Sarà il Parlamento a stabilire le regole sull’impegno dei magistrati in politica. “E mi auguro che si voglia intervenire al più presto”. Parola del ministro della Giustizia, Andrea Orlando (nella foto) che, riaffermando le prerogative del legislatore, è intervenuto a gamba tesa nella polemica riaffiorata in seno al Csm alle prese con l’approvazione dei nuovi criteri con cui verranno nominati d’ora in poi i vertici degli uffici giudiziari italiani. Il Testo Unico della dirigenza, che promette più meritocrazia e meno peso delle correnti nella valutazione dei curriculum, è stato approvato all’unanimità. Ma non è mancata una coda polemica velenosissima ancora una volta tra consiglieri laici e consiglieri togati.
“E’ stata persa un’occasione: avremmo potuto già oggi dare un segnale con l’approvazione di un emendamento simbolico ma significativo: far prevalere, quanto agli avanzamenti di carriera, i magistrati impegnati sul campo, rispetto ai candidati che abbiano ricoperto uffici politici”, dice Paola Balducci. Invece no. Questo e tutti gli altri emendamenti volti a disincentivare la pratica dello ‘sliding doors’ magistratura-politica sono stati bocciati. “Era la volta buona per iniziare a rompere la commistione tra il ruolo di chi giudica e chi amministra o governa, in modo da non dare adito a dubbi o sospetti sulla imparzialità e l’indipendenza della funzione giudiziaria”, dice ancora Balducci che ricorda come un intervento del Parlamento avrà comunque come punto di caduta l’articolo 51 della Costituzione in base al quale qualunque cittadino può accedere alle cariche politiche, e, dunque, anche i magistrati. “E allora chi meglio del Csm dovrebbe intervenire, specie sul tema del rientro dei magistrati da un incarico fuori ruolo? E che dire di quella norma che consente di svolgere contemporaneamente la funzione di magistrato e di amministratore locale purchè non nello stesso distretto giudiziario? In quel caso neppure sappiamo di quanti casi si tratti, dal momento che non esiste un obbligo di chiedere l’autorizzazione al Csm”.

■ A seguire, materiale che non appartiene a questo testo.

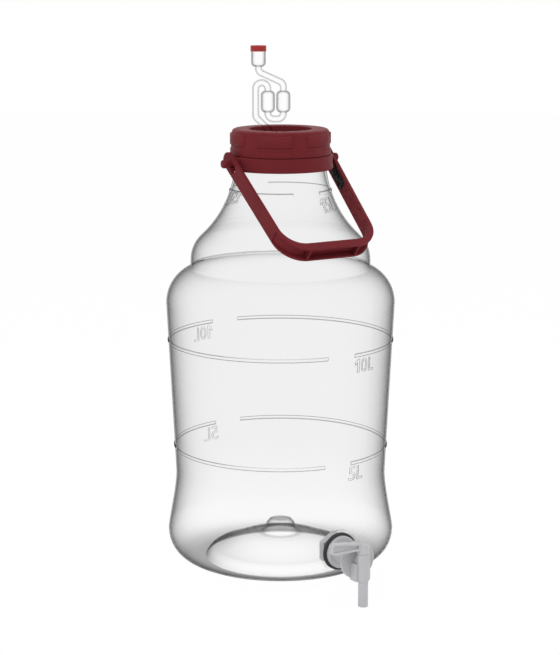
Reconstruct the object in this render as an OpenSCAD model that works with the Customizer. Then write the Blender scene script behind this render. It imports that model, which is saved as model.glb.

E invece, con buona pace dei consiglieri laici, il segnale non è arrivato: a pesare la granitica maggioranza dei togati in plenum con la sola eccezione dell’ ‘eretico’ Aldo Morgigni che ha persino votato a favore dell’emendamento (poi bocciato) proposto dal laico di centrodestra Pierantonio Zanettin che prevedeva che i magistrati non potessero fare domanda per un incarico direttivo per almeno quattro anni dalla cessazione delle funzioni politiche. Ritirato, a fronte della promessa di affrontare la questione una volta e per tutte a settembre, l’emendamento presentato dai consiglieri laici Fanfani, Balducci, Balduzzi e Zaccaria volto a disciplinare il rientro in magistratura dei fuori ruolo destinabili, secondo la proposta poi ritirata, solo a funzioni giudicanti collegiali e in nessun caso a ruoli requirenti.
“Ben venga questo impegno a discutere della questione dopo la pausa estiva, ma faccio presente che una pratica è stata aperta al plenum ben nove mesi fa”, dice il consigliere Zaccaria approdato al Csm anche grazie ai voti del Movimento 5 Stelle. “La verità è che io vedo una resistenza dei togati su questo tema, un certo ‘conservatorismo’ interno allo stesso Csm: a parole sono tutti d’accordo a sciogliere la questione dell’impegno dei magistrati in politica, poi però quando si passa ai fatti tutto diventa più complicato: a novembre fui proprio io a sollevare il caso. Si trattava di autorizzare un magistrato in forze al tribunale di Palermo che era stato chiamato dal governatore Rosario Crocetta a fare l’assessore. Avevo proposto che ci fosse un periodo di transizione, uno stacco prima dell’incarico politico. L’incarico venne autorizzato con l’impegno, però, ad aprire una riflessione. Speriamo che a settembre si faccia davvero, vigileremo”.